Et comme il faut bien pourtant entretenir et accroître le capital national, par quelle source remplacera-t-on l’épargne privée ? — Par l’épargne publique. La Société, nous dit-on, fera comme font aujourd’hui toutes les sociétés financières : elle prélèvera sur nos revenus une part de 10 ou de 20 % qui sera affectée au fonds de réserve. Oui ! seulement on n’a jamais vu jusqu’à ce jour un État sachant, voulant ou pouvant épargner : il faut donc supposer que le gouvernement collectiviste ne ressemblera à aucun de ceux qui l’ont précédé, qu’il sera économe, prévoyant, qu’il aura toutes les vertus qui caractérisent aujourd’hui un bon « bourgeois ! »[1]

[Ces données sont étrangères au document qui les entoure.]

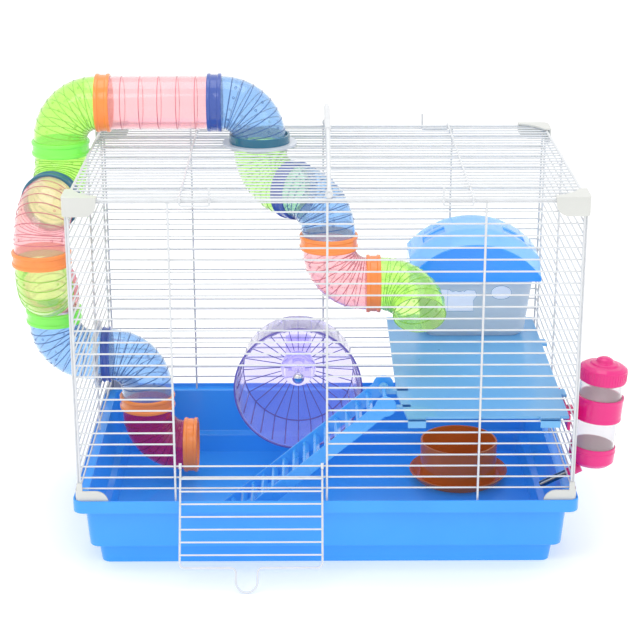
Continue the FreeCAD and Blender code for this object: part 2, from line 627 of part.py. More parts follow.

4° La formule de répartition proposée est en contradiction avec les lois de la valeur et impraticable en fait. À chacun selon son travail, c’est pourtant la meilleure des formules de la justice distributive. Il serait juste de proportionner la rémunération de chacun à la peine qu’il a prise, à la bonne volonté dont il a fait preuve[2] — et cela indépendamment des circonstances extrinsèques, telles que la supériorité ou l’infériorité de ses facultés physiques et intellectuelles, les chances favorables ou défavorables qui ont pu rendre son travail plus ou moins efficace. Le travail d’un balayeur de rues nous paraît, au point de vue de la justice absolue, mériter une rémunération égale au travail d’un James Watt ou d’un Pasteur, si d’ailleurs il a été fait en conscience, c’est-à-dire si cet homme a fait tout ce qu’il pouvait faire. Telle est bien l’idée que nous nous faisons même de la justice divine, quand nous affirmons qu’elle mesurera aux hommes les récompenses et les châtiments sui-

  1. Les collectivistes répondent que la Société collectiviste ne sera pas un État, mais que, suivant le mot d’Auguste Comte, le gouvernement des personnes sera remplacé par l’administration des choses. Ce sera en tous cas une administration publique, donc l’objection demeure.
  2. Kant a dit admirablement « De toutes les choses qu’il est possible de concevoir dans ce monde, il n’y a qu’une seule chose qu’on puisse tenir pour bonne sans restriction, c’est une bonne volonté ».